Writing, particularly fiction writing, usually focuses on evoking emotions in the reader. We often read fiction because we want to feel something. The emotions felt by the reader can be based on the reader's memories, but they don't necessarily have to be. For example, a large portion of mystery readers probably haven't been threatened at gunpoint. (The emotions you're trying to evoke in the reader do have to be based on something that the reader can somehow relate to, though. To someone who doesn't know what a gun is and what it represents, the fact that someone is pointing one at another person carries little significance.)

There's a good number of times when trying to be more specific, or using bombastic words, simply has the opposite effect. Food that explodes? (I wouldn't want to eat that!) Eating seeds makes the character less hungry? (Isn't that often the point of eating?) The food runs wild? (Just how fresh is this steak, Mister?)

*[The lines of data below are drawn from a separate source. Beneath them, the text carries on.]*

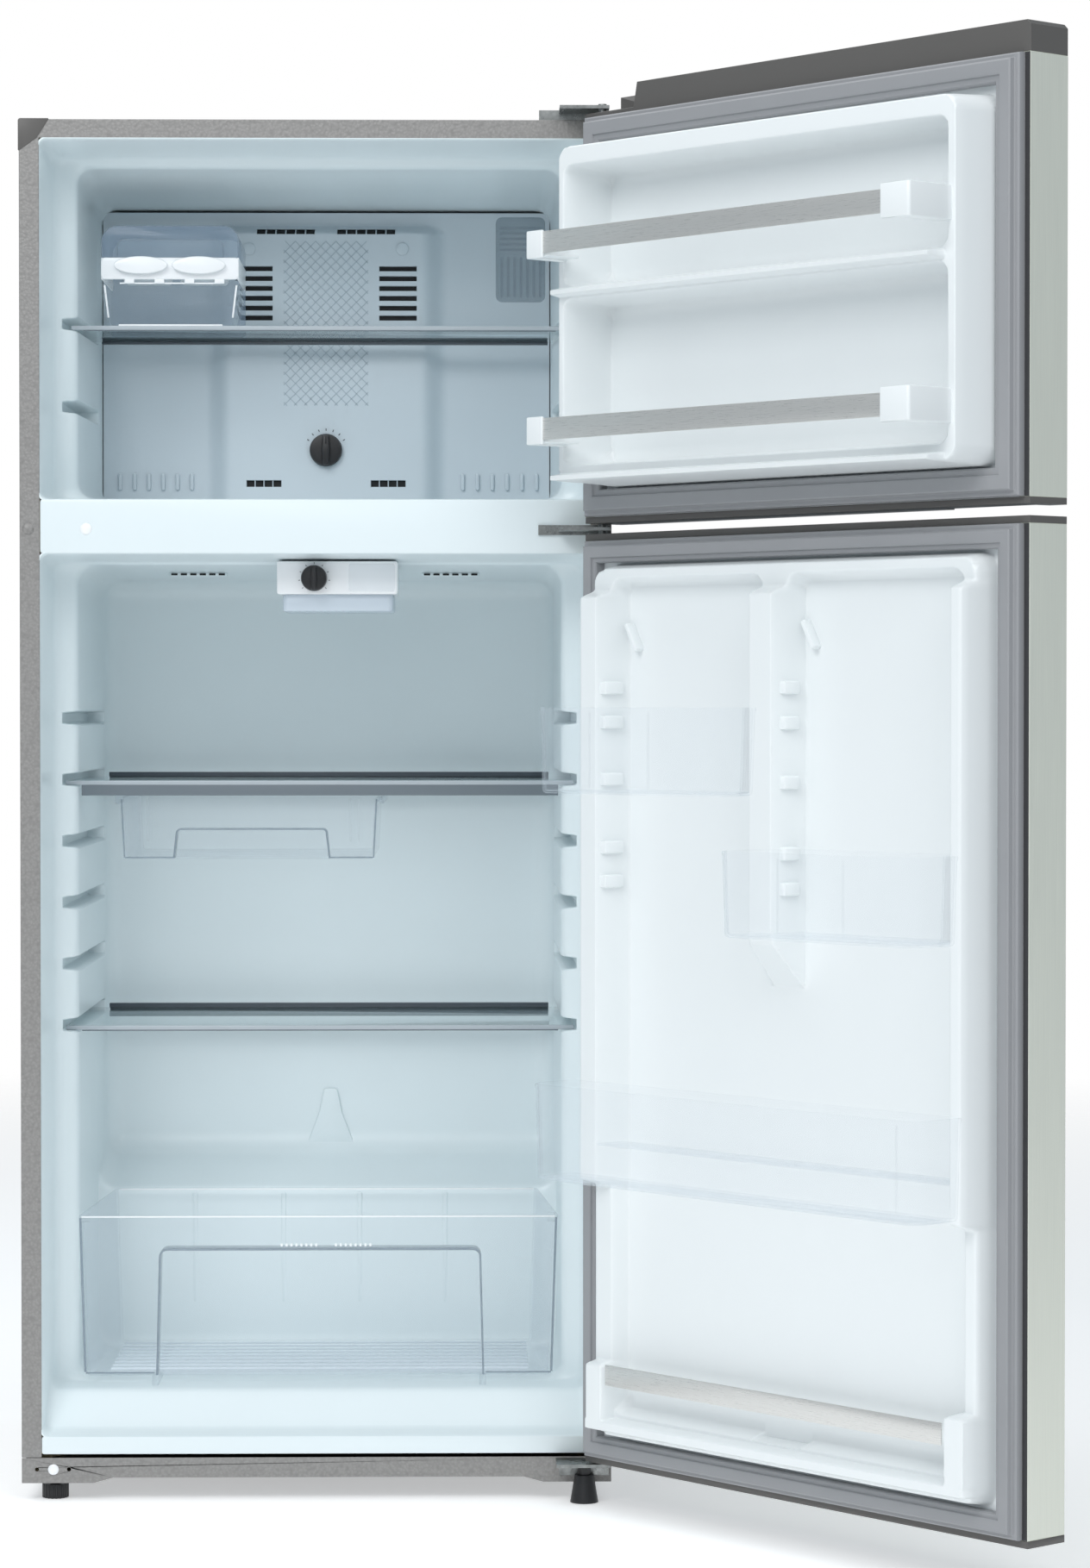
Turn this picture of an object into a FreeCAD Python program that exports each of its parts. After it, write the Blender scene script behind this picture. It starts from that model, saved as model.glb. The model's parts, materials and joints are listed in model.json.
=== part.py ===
"""Top freezer refrigerator, built as an assembly of separate pieces.

Frame: +X to the right seen from the front, +Y from the front into the cabinet, +Z up.
The origin is on the floor, below the middle of the cabinet's front plane. Millimetres.
Both doors are designed shut, in front of the plane Y = 0, and then turned wide open.
"""
import FreeCAD, Part
import math
import os

os.makedirs("parts", exist_ok=True)

V = FreeCAD.Vector
NODES = {}

# ---------------------------------------------------------------- driving dimensions
CASE_HALF = 355.0            # half the cabinet's width
CASE_DEPTH = 600.0
CASE_TOP = 1660.0
CASE_FOOT = 52.0             # lower edge of the steel case
STEEL = 1.5                  # case sheet
SHEET = 2.0                  # thermoformed liner sheet
FLANGE_IN = 331.0            # half width between the case's front flanges
FLANGE_TOP = 1637.7          # lower edge of the case's top flange

FREEZER_FLOOR = 1206.0
FREEZER_CEILING = 1635.5
FREEZER_STEP_Y = 130.0       # depth of the wide front zone that takes the door's plug
FREEZER_BACK = 470.0
FRIDGE_SILL = 78.0
FRIDGE_FLOOR = 126.0
FRIDGE_CEILING = 1139.5
FRIDGE_STEP_Y = 122.0
FRIDGE_BACK = 500.0
HUMP_Y = 370.0               # the compressor hump's front face inside the fridge
HUMP_TOP = 335.0
MOUTH_HALF = 330.3           # half width of both compartments at the mouth
STEP_OUT = 326.0             # half width of the wide zone at the step
STEP_IN = 296.5              # half width of the narrow zone at the step
GROOVE_HALF = 316.0          # half width between the bottoms of the shelf grooves
GROOVE_HEIGHT = 15.0

HINGE_X = 343.0              # door hinge axis
HINGE_Y = -35.0
PIN_R = 5.0
BUSH_R = 9.0
RUN = 0.06                   # radial running clearance of pins and shafts
DOOR_OPEN = 130.5            # degrees, both doors as stored

DOOR_BACK = -18.6            # the door panel's inner plane when shut
DOOR_FRONT = -78.3           # the door panel's outer plane when shut
DOOR_SKIN = 1.0
DOOR_RETURN = 340.0          # half width between the skin's inner returns
GASKET_FACE = -1.0
GASKET_HALF = 348.0
GASKET_WIDTH = 27.0

FREEZER_DOOR = (1182.0, 1657.0)      # steel skin, lower and upper edge
FREEZER_GASKET = (1182.1, 1656.6)
FREEZER_CAP_BOTTOM = 1174.7
FREEZER_CAP_TOP = 1691.0
FREEZER_CAP_BASE = 1662.0
FRIDGE_DOOR = (60.5, 1154.0)
FRIDGE_GASKET = (60.6, 1153.9)
FRIDGE_CAP_BOTTOM = 52.3
FRIDGE_CAP_TOP = 1162.0

SHELF_GLASS = 4.0
SHELF_FRONT = 133.0
GROOVE_LEVELS = [557.8 + 75.5 * k for k in range(6)]
LOWER_SHELF = GROOVE_LEVELS[0]
UPPER_SHELF = GROOVE_LEVELS[4]
FREEZER_LEVELS = [1317.5, 1419.0]
FREEZER_SHELF = FREEZER_LEVELS[1]

WALL = 2.5                   # clear drawer and bin walls
ROLLER_R = 16.0
ROLLER_Y = 560.0
LEFT_FOOT = (-317.0, 27.0)
RIGHT_FOOT = (322.0, -16.0)


# ---------------------------------------------------------------- shape helpers
def box(x0, x1, y0, y1, z0, z1):
    return Part.makeBox(x1 - x0, y1 - y0, z1 - z0, V(x0, y0, z0))


def mid_box(half, y0, y1, z0, z1):
    return box(-half, half, y0, y1, z0, z1)


def cyl_x(r, x0, x1, y, z):
    return Part.makeCylinder(r, x1 - x0, V(x0, y, z), V(1, 0, 0))


def cyl_y(r, y0, y1, x, z):
    return Part.makeCylinder(r, y1 - y0, V(x, y0, z), V(0, 1, 0))


def cyl_z(r, z0, z1, x, y):
    return Part.makeCylinder(r, z1 - z0, V(x, y, z0), V(0, 0, 1))


def fuse(shapes):
    first, rest = shapes[0], shapes[1:]
    return first.multiFuse(rest).removeSplitter() if rest else first


def cut(body, tools):
    for tool in tools:
        body = body.cut(tool)
    return body


def prism(points, direction):
    face = Part.Face(Part.makePolygon(points + [points[0]]))
    return face.extrude(direction)


def mirrored(points):
    """A closed outline, symmetric about X = 0, from its right half."""
    return points + [(-x, y) for x, y in reversed(points)]


def plan_prism(points, z0, z1):
    return prism([V(x, y, z0) for x, y in points], V(0, 0, z1 - z0))


def side_prism(points, half):
    return prism([V(-half, y, z) for y, z in points], V(2 * half, 0, 0))


def front_prism(points, y0, y1):
    return prism([V(x, y0, z) for x, z in points], V(0, y1 - y0, 0))


def tub(bottom, top, z0, z1, wall, floor):
    """A hollow tub lofted from the outline bottom at z0 to the outline top at z1."""
    def loft(a, za, b, zb):
        lower = Part.makePolygon([V(x, y, za) for x, y in a + [a[0]]])
        upper = Part.makePolygon([V(x, y, zb) for x, y in b + [b[0]]])
        return Part.makeLoft([lower, upper], True, True)

    def inset(outline):
        cx = sum(x for x, _ in outline) / len(outline)
        cy = sum(y for _, y in outline) / len(outline)
        return [(x - math.copysign(wall, x - cx), y - math.copysign(wall, y - cy))
                for x, y in outline]

    outer = loft(bottom, z0, top, z1)
    rise = floor / (z1 - z0)
    raised = [(a + (c - a) * rise, b + (d - b) * rise)
              for (a, b), (c, d) in zip(bottom, top)]
    over = [(c + (c - a) * 0.02, d + (d - b) * 0.02)
            for (a, b), (c, d) in zip(bottom, top)]
    return outer.cut(loft(inset(raised), z0 + floor, inset(over), z1 + 0.02 * (z1 - z0)))


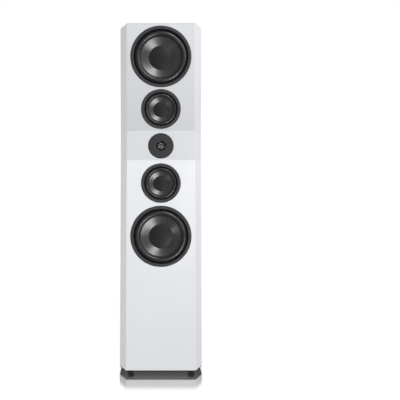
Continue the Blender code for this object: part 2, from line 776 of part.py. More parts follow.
def make_feet():
    """Rubber feet that taper to a flat tip, each on a stud that screws into the bottom panel."""
    names = ("front_left", "front_right", "rear_left", "rear_right")
    top = FOOT_HEIGHT
    for name, (x, y) in zip(names, foot_places()):
        axis = add_axis(f"foot_{name}_axis", (x, y, 0.0), (0.0, 0.0, 0.0))
        stud_top = top + STUD_LENGTH
        taper = FOOT_RADIUS - FOOT_TIP_RADIUS
        skirt = arc((FOOT_TIP_RADIUS, FOOT_SHOULDER), taper, 0, -90, 4, FOOT_SHOULDER)
        profile = [(0.0, stud_top), (STUD_RADIUS, stud_top), (STUD_RADIUS, top)]
        profile += [(FOOT_RADIUS, top), *skirt, (0.0, 0.0)]
        add_turned(f"foot_{name}", profile, SMALL_STEPS, RUBBER, axis)


def make_crossover():
    """The filter board on its standoffs, with its inductors and capacitors soldered down."""
    base = PANELS_BOTTOM + PANEL + GAP
    centre = Vector((*BOARD_CENTRE, 0.0))
    width, length, thickness = BOARD_SIZE
    low = base + STANDOFF
    high = low + thickness
    foot = high - SOLDERED
    half = Vector((width / 2, length / 2, 0.0))
    corner_low, corner_high = centre - half + Vector((0, 0, low)), centre + half + Vector((0, 0, high))
    board = add_box("crossover_board", corner_low, corner_high, CIRCUIT)

    def add_round(name, x, y, profile):
        spot = add_axis(f"{name}_axis", centre + Vector((x, y, 0.0)), (0.0, 0.0, 0.0))
        combine(board, add_turned(name, profile, SMALL_STEPS, parent=spot), "UNION")

    leg = [(0.0, foot), (STANDOFF_RADIUS, foot), (STANDOFF_RADIUS, base), (0.0, base)]
    out = half - Vector((STANDOFF_INSET, STANDOFF_INSET, 0.0))
    for i, (side, end) in enumerate(((-1, -1), (-1, 1), (1, -1), (1, 1))):
        add_round(f"standoff_{i}", side * out.x, end * out.y, leg)
    bore, core = INDUCTOR_BORE
    for i, (x, y, radius, tall) in enumerate(INDUCTORS):
        bobbin = [(0.0, high + core), (bore, high + core), (bore, high + tall)]
        bobbin += [(radius, high + tall), (radius, foot), (0.0, foot)]
        add_round(f"inductor_{i}", x, y, bobbin)
    can = Vector((*CAPACITOR_HALF, 0.0))
    for i, (x, y) in enumerate(CAPACITORS):
        middle = centre + Vector((x, y, 0.0))
        top = Vector((0.0, 0.0, high + CAPACITOR_TALL))
        body = add_box(f"capacitor_{i}", middle - can + Vector((0, 0, foot)), middle + can + top)
        combine(board, body, "UNION")


clear_scene()
PARTS = new_collection("floorstanding_speaker")
CUTTERS = new_collection("cutters")

LACQUER = material("white_lacquer", (0.86, 0.87, 0.89), 0.12)
BLACK_PAINT = material("black_paint", (0.015, 0.015, 0.016), 0.5)
FIBREBOARD = material("fibreboard", (0.42, 0.30, 0.19), 0.8)
RING_METAL = material("ring_satin_black", (0.045, 0.046, 0.049), 0.45)
CAST_METAL = material("cast_frame", (0.030, 0.030, 0.032), 0.5, 0.6)
RUBBER = material("rubber", (0.012, 0.012, 0.012), 0.5)
CONE_FIBRE = material("cone_fibre", (0.022, 0.022, 0.023), 0.35)
COIL = material("coil_winding", (0.55, 0.27, 0.12), 0.4, 0.8)
FABRIC = material("spider_cloth", (0.65, 0.45, 0.15), 0.9)
STEEL = material("plated_steel", (0.45, 0.45, 0.46), 0.35, 1.0)
FERRITE = material("ferrite", (0.035, 0.035, 0.036), 0.7)
DOME_METAL = material("dome_metal", (0.30, 0.30, 0.31), 0.25, 1.0)
PORT_PLASTIC = material("port_plastic", (0.012, 0.012, 0.013), 0.5)
GOLD = material("gold_plate", (0.85, 0.60, 0.22), 0.25, 1.0)
CAP_RED = material("cap_red", (0.45, 0.015, 0.012), 0.35)
CAP_BLACK = material("cap_black", (0.012, 0.012, 0.012), 0.35)
CIRCUIT = material("circuit_board", (0.030, 0.120, 0.050), 0.5)

front_baffle = make_front_baffle()
make_side_panels()
make_top_panel()
make_bottom_panel()
back_panel = make_rear_panel()
make_midrange_chamber()
make_window_brace()
for driver_name, (size, centre_height) in DRIVERS.items():
    make_cone_driver(driver_name, size, centre_height, front_baffle)
make_tweeter(front_baffle)
for place_name, port_height in PORT_HEIGHTS.items():
    make_port(f"reflex_port_{place_name}", port_height, back_panel)
make_terminals(back_panel)
make_feet()
make_crossover()
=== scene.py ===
"""The looks of the floorstanding loudspeaker: lacquered cabinet, drivers, tweeter, terminals and feet.

Every piece is built in the frame that the CAD model gives. A driver's pieces are turned about its own axis,
with +Z out of the baffle and 0 on the baffle's face. Metres throughout.
"""

import json
import math

import bmesh
import bpy
import numpy as np
from mathutils import Matrix, Vector

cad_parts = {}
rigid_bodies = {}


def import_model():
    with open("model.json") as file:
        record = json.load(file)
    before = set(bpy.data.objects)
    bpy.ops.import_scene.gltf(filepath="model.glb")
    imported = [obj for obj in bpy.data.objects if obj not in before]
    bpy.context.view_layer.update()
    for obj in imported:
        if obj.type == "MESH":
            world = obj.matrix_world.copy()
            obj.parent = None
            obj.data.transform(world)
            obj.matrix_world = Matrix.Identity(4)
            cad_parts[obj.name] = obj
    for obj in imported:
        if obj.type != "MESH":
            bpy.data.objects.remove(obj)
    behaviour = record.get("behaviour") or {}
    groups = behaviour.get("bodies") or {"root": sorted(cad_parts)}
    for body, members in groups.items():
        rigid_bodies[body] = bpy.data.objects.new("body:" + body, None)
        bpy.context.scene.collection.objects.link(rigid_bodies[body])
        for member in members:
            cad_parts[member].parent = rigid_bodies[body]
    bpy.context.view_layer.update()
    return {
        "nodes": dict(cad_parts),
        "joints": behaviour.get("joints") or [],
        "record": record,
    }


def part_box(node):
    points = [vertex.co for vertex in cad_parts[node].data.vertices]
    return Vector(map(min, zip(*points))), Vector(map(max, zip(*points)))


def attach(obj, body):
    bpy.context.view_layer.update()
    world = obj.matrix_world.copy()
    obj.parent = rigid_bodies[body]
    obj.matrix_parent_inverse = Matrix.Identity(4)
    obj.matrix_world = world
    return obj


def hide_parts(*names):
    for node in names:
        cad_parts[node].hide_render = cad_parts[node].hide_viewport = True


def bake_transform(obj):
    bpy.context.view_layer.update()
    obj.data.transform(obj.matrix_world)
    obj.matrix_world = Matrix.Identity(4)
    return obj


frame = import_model()

BODY = "cabinet"
STEPS = 128
NEAR = 0.001

# The camera stands in front, about level with the middle of the cabinet
FOCAL_LENGTH = 50.0
SENSOR = 36.0
CAMERA_HEIGHT = 0.6225
CAMERA_DISTANCE = 2.022
SHIFT_X = 0.0979
FACET_HEIGHT = 0.82

# Cabinet, as in the CAD
FACE_BENDS = (0.768, 0.874)
CHAMFER_DEPTH = 0.061
FACE_HALF_WIDTH = 0.124
BAFFLE = 0.022
POCKET_HALF_WIDTH = 0.119

# Rounded edges, the upper end's skin, and the gaps between pieces
EDGE_RADIUS = 0.0012
END_SKIN = 0.0020
SEAM = 0.00002
SEAM_SETBACK = 0.004
RING_MIDDLE = -0.0001
REBATE_DEPTH = 0.0080
REBATE_CLEARANCE = 0.0002


# Materials


def math_node(tree, operation, a, b=0.0):
    """A maths node's result, with each input linked to a socket or set to a number."""
    node = tree.nodes.new("ShaderNodeMath")
    node.operation = operation
    for socket, value in zip(node.inputs, (a, b)):
        if isinstance(value, bpy.types.NodeSocket):
            tree.links.new(value, socket)
        else:
            socket.default_value = value
    return node.outputs[0]


def range_node(tree, source, start, end, first, last):
    """A node that gives first where the source is at start, and last where it is at end."""
    node = tree.nodes.new("ShaderNodeMapRange")
    tree.links.new(source, node.inputs["Value"])
    limits = {"From Min": start, "From Max": end, "To Min": first, "To Max": last}
    for name, value in limits.items():
        node.inputs[name].default_value = value
    return node


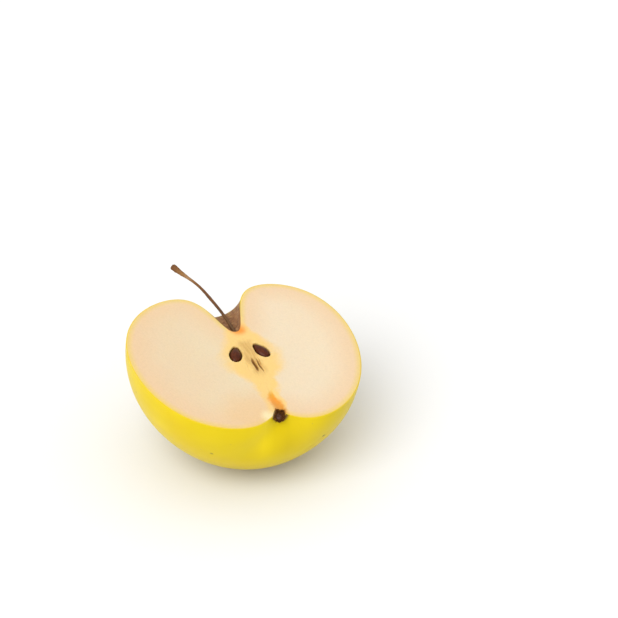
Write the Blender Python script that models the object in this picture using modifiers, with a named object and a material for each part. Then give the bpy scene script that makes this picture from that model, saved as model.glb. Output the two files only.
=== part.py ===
"""Half of a yellow apple, cut from the stem to the calyx, lying on its round back.

Metres, +Z up. The origin is the middle of the small flat spot that the half rests on.

The pieces are modelled in the fruit's own frame and then placed together: X runs across the cut
face to the right lobe, Y along the core to the stem, and Z straight out of the cut face, with
zero in the middle of the core. An empty carries that frame, tipped as the half lies.
"""

import math

import bmesh
import bpy
from mathutils import Matrix, Vector

MM = 0.001

# How the half lies: the calyx end dips, and the right lobe lies a little lower than the left.
DIP = math.radians(8.1)
ROCK = math.radians(5.0)
CORE_MIDDLE = Vector((1.05, -2.1, 36.9)) * MM

# The fruit, a superellipse turned about the core. The left lobe is the wider one. The knife went
# in just behind the middle of the core.
KNIFE_OFFSET = 0.1 * MM
LEFT_RADIUS = 38.3 * MM
RIGHT_RADIUS = 36.6 * MM
LEFT_HEIGHT = 32.8 * MM
RIGHT_HEIGHT = 33.3 * MM
SQUARENESS = 2.9
TAPER = 0.06
STEM_CAVITY_MIDDLE = -0.4 * MM
STEM_CAVITY_DEPTH = 22.0 * MM
STEM_CAVITY_WIDTH = 5.4 * MM
STEM_CAVITY_FLARE = 2.4
CALYX_BASIN_DEPTH = 5.8 * MM
CALYX_BASIN_WIDTH = 6.0 * MM
CALYX_BASIN_FLARE = 1.34

# Five soft ribs, clearest on the rim of the basin, with the radius and width of the ring where
# they swell. The rim of the basin and the shoulders round the stem each have a ring.
RIBS = 5
SIDE_RIB = 0.15 * MM
CALYX_RIB = 0.4 * MM
CALYX_RIB_RADIUS = 13.0 * MM
CALYX_RIB_WIDTH = 8.0 * MM
SHOULDER_RIB = 0.25 * MM
SHOULDER_RIB_RADIUS = 18.0 * MM
SHOULDER_RIB_WIDTH = 9.0 * MM

SKIN_SEGMENTS = 96
SKIN_RINGS = 52

# Gap that touching pieces keep.
GAP = 0.3 * MM

# Each pip lies in its seed pocket with the point towards the stem. The turn is anticlockwise on
# the cut face.
PIP_LENGTH = 6.5 * MM
PIP_WIDTH = 3.6 * MM
PIP_THICKNESS = 2.5 * MM
PIP_POINT = 0.32
PIP_SINK = 0.6 * MM
PIPS = {
    "pip_left": (Vector((-4.1, 1.0)) * MM, math.radians(-20)),
    "pip_right": (Vector((4.6, 0.95)) * MM, math.radians(21)),
}

# Two narrow slits where the other seed chambers just reach the cut face.
SLITS = {
    "slit_middle": (Vector((0.15, -4.6)) * MM, 6.8 * MM, math.radians(1)),
    "slit_right": (Vector((1.65, -5.4)) * MM, 7.6 * MM, math.radians(4)),
}
SLIT_WIDTH = 0.6 * MM
SLIT_DEPTH = 1.4 * MM

# The calyx tube, a narrow funnel that runs from the seat of the calyx into the flesh. It is a
# shallow groove in the cut face. The seat below it is as deep as it is wide, and leans to the left.
TUBE_NECK = Vector((0.95, -25.8, 0.1)) * MM
TUBE_TIP = Vector((0.6, -15.4, 0.1)) * MM
TUBE_NECK_RADIUS = 1.6 * MM
TUBE_TIP_RADIUS = 0.25 * MM
TUBE_FLATNESS = 0.4
SEAT_MOUTH = Vector((-1.4, -31.0, 0.1)) * MM
SEAT_MOUTH_RADIUS = 2.5 * MM

# The dried calyx, a thin cup in its seat, open on the cut side, with a rim of sepals.
CALYX_FLOOR_Y = -26.3 * MM
CALYX_FLOOR_HOLE = 0.5 * MM
CALYX_RIM_Y = -28.6 * MM
CALYX_WALL = 0.45 * MM
CALYX_EDGE = math.radians(18)
SEPALS = 5
SEPAL_LENGTH = 1.9 * MM
SEPAL_CURL = 0.5 * MM

# The stem's centreline with its radius there, from the root in the flesh to the knob.
STEM_PATH = (
    (Vector((0.3, 9.8, -1.75)) * MM, 0.62 * MM),
    (Vector((-0.4, 15.0, -1.6)) * MM, 0.57 * MM),
    (Vector((-0.8, 19.5, -1.45)) * MM, 0.50 * MM),
    (Vector((-1.5, 23.8, -1.3)) * MM, 0.48 * MM),
    (Vector((-2.8, 28.7, -0.85)) * MM, 0.50 * MM),
    (Vector((-4.0, 32.8, -0.45)) * MM, 0.44 * MM),
    (Vector((-5.5, 36.0, 0.0)) * MM, 0.43 * MM),
    (Vector((-7.1, 38.45, 0.35)) * MM, 0.53 * MM),
    (Vector((-8.9, 41.15, 0.75)) * MM, 0.80 * MM),
    (Vector((-10.1, 43.2, 1.0)) * MM, 1.02 * MM),
    (Vector((-10.75, 44.2, 1.1)) * MM, 0.86 * MM),
)
STEM_STEPS = 4
STEM_SOCKET_TOP = 10.0 * MM

SKIN_COLOUR = (0.83, 0.62, 0.03, 1.0)
FLESH_COLOUR = (0.90, 0.72, 0.45, 1.0)
PIP_COLOUR = (0.10, 0.03, 0.015, 1.0)
STEM_COLOUR = (0.22, 0.10, 0.03, 1.0)
CALYX_COLOUR = (0.08, 0.045, 0.025, 1.0)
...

A snippet from something I'm working on in my spare time:

As I sat down, [the hostess] was cutting thin slices out of a large, juicy looking and delicious smelling steak, accompanied by mashed potatoes, vegetables and gravy. [...] I reached for one of the glasses and some water. The water turned out to be quite cold, and tasted wonderful.

When I took my first bite, I had to refrain from letting out an "oh my God"; that had to be the best meat I had ever eaten. The steak was at once juicy and tender on the one hand, and heavy and lean on the other. [...]

Now, obviously I'm somewhat biased, but notice something here? I don't actually describe any of the tastes. (And no, that's not in the parts that I omitted, either.) That part is entirely up to the reader's imagination. I do spend a moment describing the texture of the food, but not the taste. What we get instead is a glimpse into the POV character's mind, and the emotional reactions of that character, upon taking that first bite. While the food is obviously present, it's not the sole focal point of the scene.

Consider the snippet above and that which Galastel posted from The Lion, The Witch and the Wardrobe. What emotions do those two trigger in you? Now compare those to the two snippets you included in your question; what emotions do those trigger in you? How do the emotions compare?

Because, again, that's what you're usually ultimately going for in fiction writing: emotions on the part of the reader. Basically, if something you've written doesn't evoke emotions in you, then why do you expect the reader to care more about what happens?